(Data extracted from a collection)
-.-.-
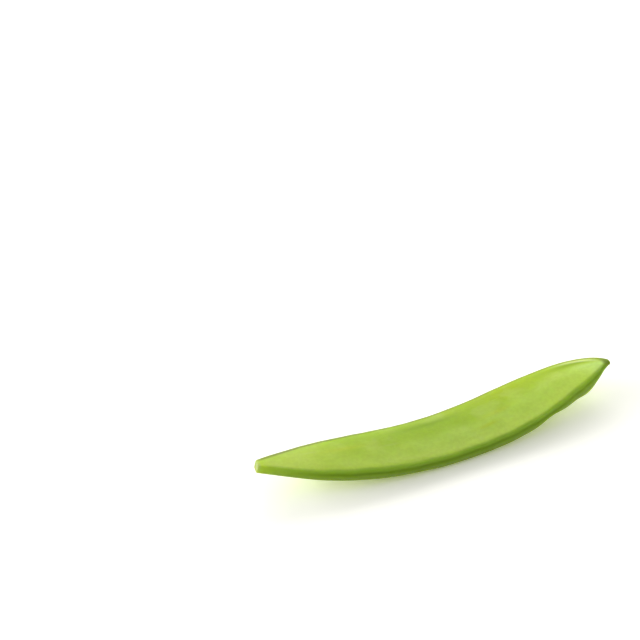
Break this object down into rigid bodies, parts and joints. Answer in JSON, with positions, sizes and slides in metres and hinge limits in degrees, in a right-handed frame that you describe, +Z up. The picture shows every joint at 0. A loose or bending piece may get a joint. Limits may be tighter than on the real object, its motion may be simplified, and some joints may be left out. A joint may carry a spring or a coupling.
{
  "type": "snow pea pod",
  "caption": "Flat green snow pea pod lying on its side, bowed so its ends lift, with a thick ventral edge, a thin dorsal edge, a cut stem stub and a short dark beak.",
  "frame": {"origin": "on the surface that the pod lies on, under the middle of its bounding box", "axes": "+X from the cut stem end to the beak, +Y from the ventral (pea-bearing) edge to the dorsal edge, +Z up, across the pod's flat thickness"},
  "size_m": [0.0864, 0.0176, 0.0087],
  "materials": {
    "pod_skin": "smooth waxy green skin with a soft satin sheen and faint net veins"
  },
  "bodies": {
    "root": {"pod": "pod_skin"}
  },
  "joints": []
}
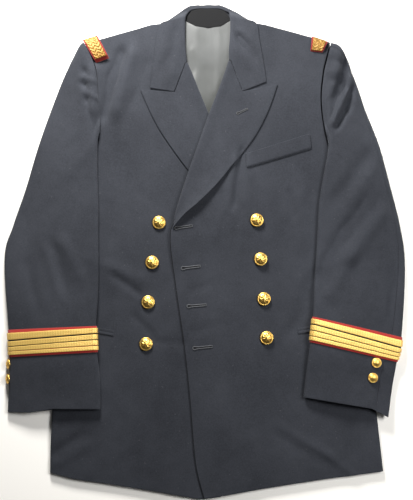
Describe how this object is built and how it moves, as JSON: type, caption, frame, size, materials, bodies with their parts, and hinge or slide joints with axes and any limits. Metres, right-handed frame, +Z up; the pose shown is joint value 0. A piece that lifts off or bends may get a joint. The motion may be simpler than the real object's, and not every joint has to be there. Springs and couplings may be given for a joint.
{
  "type": "military blazer laid flat",
  "caption": "Navy double-breasted military blazer laid flat and open, with peak lapels, gilt buttons, gold lace cuff stripes on red felt and gold shoulder loops.",
  "frame": {"origin": "centre of the bounding box in plan, on the surface that the jacket lies on", "axes": "+Z up, out of the jacket's front; +Y from the hem to the collar; +X to the wearer's left, which is the viewer's right"},
  "size_m": [0.658, 0.816, 0.0238],
  "materials": {
    "navy_twill": "matt wool-blend twill, dark navy",
    "collar_stand_cloth": "matt dark navy twill of the collar stand's inside",
    "grey_lining": "smooth light grey lining with a soft sheen",
    "gold_lace": "woven gold thread lace",
    "red_felt": "matt deep red felt",
    "gilt_button": "polished gilt"
  },
  "bodies": {
    "root": {"back_left": "navy_twill", "back_lining": "grey_lining", "back_right": "navy_twill", "breast_welt": "navy_twill", "button_cuff_1": "gilt_button", "button_cuff_2": "gilt_button", "button_cuff_3": "gilt_button", "button_cuff_4": "gilt_button", "button_front_1": "gilt_button", "button_front_2": "gilt_button", "button_front_3": "gilt_button", "button_front_4": "gilt_button", "button_front_5": "gilt_button", "button_front_6": "gilt_button", "button_front_7": "gilt_button", "button_front_8": "gilt_button", "collar_fall": "navy_twill", "collar_stand": "collar_stand_cloth", "cuff_band_left": "red_felt", "cuff_band_right": "red_felt", "cuff_stripe_left_1": "gold_lace", "cuff_stripe_left_2": "gold_lace", "cuff_stripe_left_3": "gold_lace", "cuff_stripe_left_4": "gold_lace", "cuff_stripe_right_1": "gold_lace", "cuff_stripe_right_2": "gold_lace", "cuff_stripe_right_3": "gold_lace", "cuff_stripe_right_4": "gold_lace", "front_left": "navy_twill", "front_right": "navy_twill", "lapel_left": "navy_twill", "lapel_right": "navy_twill", "loop_edging_left": "red_felt", "loop_edging_right": "red_felt", "loop_lace_left": "gold_lace", "loop_lace_right": "gold_lace", "pocket_jet_left": "navy_twill", "pocket_jet_right": "navy_twill", "sleeve_under_left": "navy_twill", "sleeve_under_right": "navy_twill", "sleeve_upper_left": "navy_twill", "sleeve_upper_right": "navy_twill"}
  },
  "joints": []
}
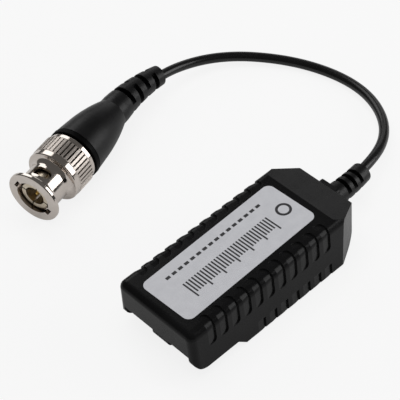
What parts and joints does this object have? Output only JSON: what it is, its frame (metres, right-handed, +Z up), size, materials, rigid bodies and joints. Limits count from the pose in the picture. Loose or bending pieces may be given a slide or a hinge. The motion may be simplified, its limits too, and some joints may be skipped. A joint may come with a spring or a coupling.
{
  "type": "video balun",
  "caption": "Passive video balun: a small black moulded case with notched grips, a mouth for the wire pair, and a short coaxial pigtail that ends in a bayonet plug",
  "frame": {"origin": "on the floor, below the middle of the case", "axes": "+X along the case towards the cable, +Y towards the plug, +Z up, out of the label face"},
  "size_m": [0.1005, 0.0842, 0.0161],
  "materials": {
    "case_plastic": "fine moulded grain, satin",
    "label_film": "pale grey printed film, satin",
    "steel": "zinc plated",
    "terminal_green": "moulded, satin",
    "brass_tinned": "tinned",
    "laminate": "solder mask, satin",
    "ferrite": "coated ferrite, matt",
    "copper": "enamelled copper, gloss",
    "arrester_ceramic": "glazed white",
    "fuse_yellow": "dipped, gloss",
    "capacitor_blue": "dipped, gloss",
    "resistor_beige": "lacquered",
    "cable_jacket": "soft vinyl, satin",
    "boot_vinyl": "soft vinyl, matt",
    "nickel": "bright nickel plate",
    "dielectric": "white, waxy",
    "gold": "gold plate, bright",
    "gasket_rubber": "soft, matt",
    "copper_tail": "bare copper, tinned"
  },
  "bodies": {
    "balun": {"top_shell": "case_plastic", "base_cover": "case_plastic", "cover_screws": "steel", "label": "label_film", "terminal_block": "terminal_green", "wire_clamp_left": "brass_tinned", "wire_clamp_right": "brass_tinned", "terminal_screw_left": "steel", "terminal_screw_right": "steel", "circuit_board": "laminate", "ring_core": "ferrite", "primary_winding": "copper", "secondary_winding": "copper", "surge_arrester": "arrester_ceramic", "line_fuse_left": "fuse_yellow", "line_fuse_right": "fuse_yellow", "coupling_capacitor": "capacitor_blue", "line_resistor": "resistor_beige", "coax_cable": "cable_jacket", "coax_core_tail": "copper_tail", "coax_braid_tail": "copper_tail", "cable_gland": "boot_vinyl", "plug_boot": "boot_vinyl", "crimp_ferrule": "nickel", "plug_barrel": "nickel", "insulator": "dielectric", "centre_pin": "gold", "gasket": "gasket_rubber", "spring_washer": "steel"},
    "spring_slider": {"thrust_washer": "steel"},
    "lock_ring": {"coupling_nut": "nickel", "retaining_ring": "steel"}
  },
  "joints": [
    {"name": "nut_slide", "type": "slide", "parent": "balun", "child": "spring_slider", "axis": [-0.97, -0.2429, 0], "range_m": [0, 0.0006], "stiffness_N_per_m": 8000, "springref_m": -0.0003, "deforming": ["spring_washer"]},
    {"name": "nut_turn", "type": "hinge", "parent": "spring_slider", "child": "lock_ring", "pos_m": [-0.02193, 0.05586, 0.0079], "axis": [0.97, 0.2429, 0], "continuous": true}
  ]
}
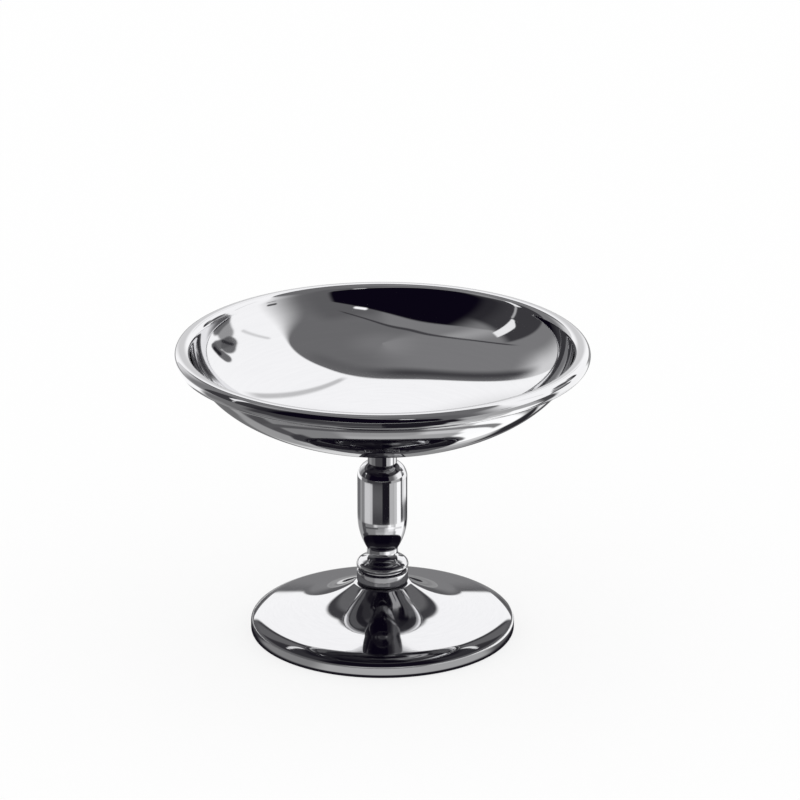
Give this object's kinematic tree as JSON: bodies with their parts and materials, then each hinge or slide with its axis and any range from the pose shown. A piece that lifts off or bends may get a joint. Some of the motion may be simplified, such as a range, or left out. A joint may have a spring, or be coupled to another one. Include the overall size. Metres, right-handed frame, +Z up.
{
  "type": "footed dessert cup",
  "caption": "Shallow round metal bowl with a rolled rim, raised on a turned baluster stem with a knop and a broad dished foot, for ice cream or dessert.",
  "frame": {"origin": "on the table, under the axis of the cup", "axes": "+Z up along the cup's axis of revolution; X and Y are free, and the picture is taken from the -Y side"},
  "size_m": [0.11, 0.11, 0.0805],
  "materials": {
    "polished_sheet": "stainless sheet, mirror polished",
    "polished_turned": "stainless bar, turned and mirror polished",
    "plain_steel": "stainless, as machined"
  },
  "bodies": {
    "root": {"bowl": "polished_sheet", "boss": "polished_turned", "stem": "polished_turned", "knop": "polished_turned", "collar": "polished_turned", "foot": "polished_sheet", "tie_rod": "plain_steel", "washer": "plain_steel", "nut": "plain_steel"}
  },
  "joints": []
}
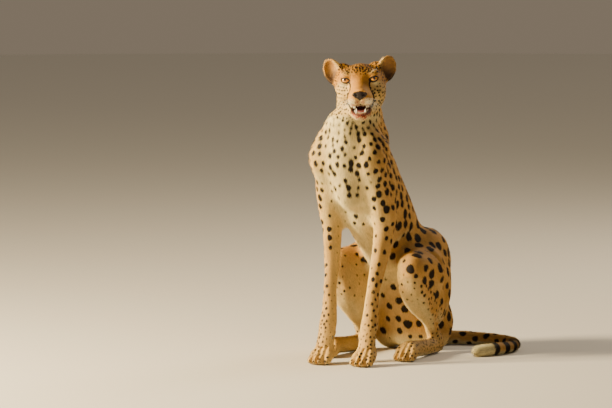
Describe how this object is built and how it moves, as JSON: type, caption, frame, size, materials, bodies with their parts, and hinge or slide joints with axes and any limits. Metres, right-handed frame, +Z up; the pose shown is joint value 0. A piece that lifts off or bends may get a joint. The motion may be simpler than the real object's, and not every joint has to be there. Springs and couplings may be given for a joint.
{
  "type": "life-size sitting cheetah, a still animal model",
  "caption": "Adult cheetah sitting upright on its haunches, head turned to its left, mouth slightly open, tail laid round on the floor.",
  "frame": {"origin": "on the floor, under the middle of the whole animal's bounding box", "axes": "+Z up, body facing -Y, the animal's left side towards +X"},
  "size_m": [0.4984, 0.76, 0.8752],
  "materials": {
    "coat": "short dense fur, tawny to cream, with solid black spots",
    "nose": "damp pebbled black skin",
    "mouth": "wet pink and dark skin of tongue, lips and gums",
    "eye": "glossy amber iris with round black pupil and dark rim",
    "teeth": "smooth ivory enamel",
    "claws": "dark worn horn"
  },
  "bodies": {
    "root": {"head": "coat", "ear_left": "coat", "ear_right": "coat", "neck": "coat", "lower_jaw": "coat", "trunk": "coat", "forearm_left": "coat", "forearm_right": "coat", "forepaw_left": "coat", "forepaw_right": "coat", "thigh_left": "coat", "thigh_right": "coat", "shank_left": "coat", "shank_right": "coat", "hindfoot_left": "coat", "hindfoot_right": "coat", "tail_root": "coat", "tail_middle": "coat", "tail_tip": "coat", "nose": "nose", "tongue": "mouth", "eye_left": "eye", "eye_right": "eye"}
  },
  "joints": []
}
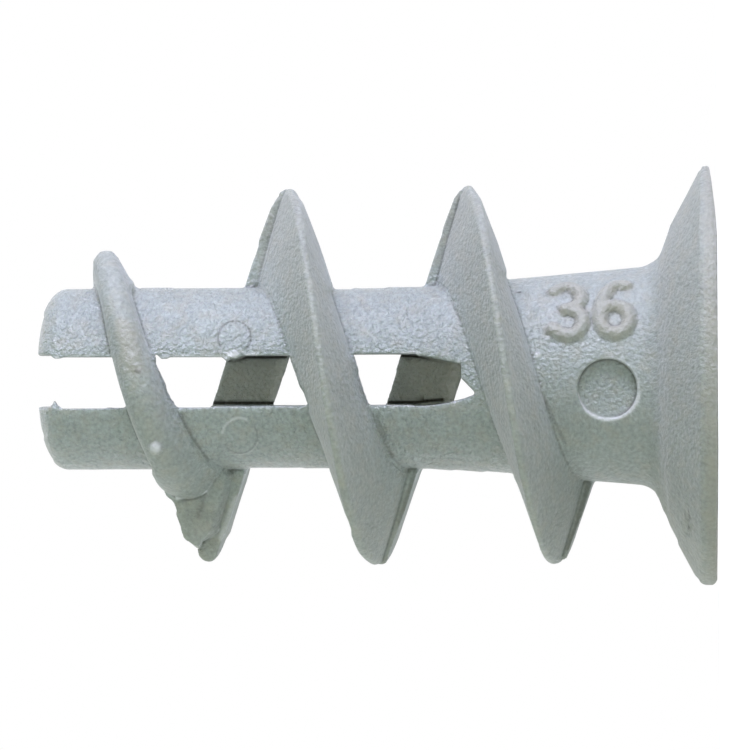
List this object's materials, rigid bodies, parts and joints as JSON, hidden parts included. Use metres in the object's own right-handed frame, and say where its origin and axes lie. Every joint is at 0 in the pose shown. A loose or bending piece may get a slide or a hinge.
-.-.-
■ **Exercise objective**:
Extract from the data every line where "that" shows up.

■ **Task result**:
Break this object down into rigid bodies, parts and joints. Answer in JSON, with positions, sizes and slides in metres and hinge limits in degrees, in a right-handed frame that you describe, +Z up. The picture shows every joint at 0. A loose or bending piece may get a joint. Limits may be tighter than on the real object, its motion may be simplified, and some joints may be left out. A joint may carry a spring or a coupling.
  "frame": {"origin": "on the surface that the pod lies on, under the middle of its bounding box", "axes": "+X from the cut stem end to the beak, +Y from the ventral (pea-bearing) edge to the dorsal edge, +Z up, across the pod's flat thickness"},
Describe how this object is built and how it moves, as JSON: type, caption, frame, size, materials, bodies with their parts, and hinge or slide joints with axes and any limits. Metres, right-handed frame, +Z up; the pose shown is joint value 0. A piece that lifts off or bends may get a joint. The motion may be simpler than the real object's, and not every joint has to be there. Springs and couplings may be given for a joint.
  "frame": {"origin": "centre of the bounding box in plan, on the surface that the jacket lies on", "axes": "+Z up, out of the jacket's front; +Y from the hem to the collar; +X to the wearer's left, which is the viewer's right"},
  "caption": "Passive video balun: a small black moulded case with notched grips, a mouth for the wire pair, and a short coaxial pigtail that ends in a bayonet plug",
Give this object's kinematic tree as JSON: bodies with their parts and materials, then each hinge or slide with its axis and any range from the pose shown. A piece that lifts off or bends may get a joint. Some of the motion may be simplified, such as a range, or left out. A joint may have a spring, or be coupled to another one. Include the overall size. Metres, right-handed frame, +Z up.
Describe how this object is built and how it moves, as JSON: type, caption, frame, size, materials, bodies with their parts, and hinge or slide joints with axes and any limits. Metres, right-handed frame, +Z up; the pose shown is joint value 0. A piece that lifts off or bends may get a joint. The motion may be simpler than the real object's, and not every joint has to be there. Springs and couplings may be given for a joint.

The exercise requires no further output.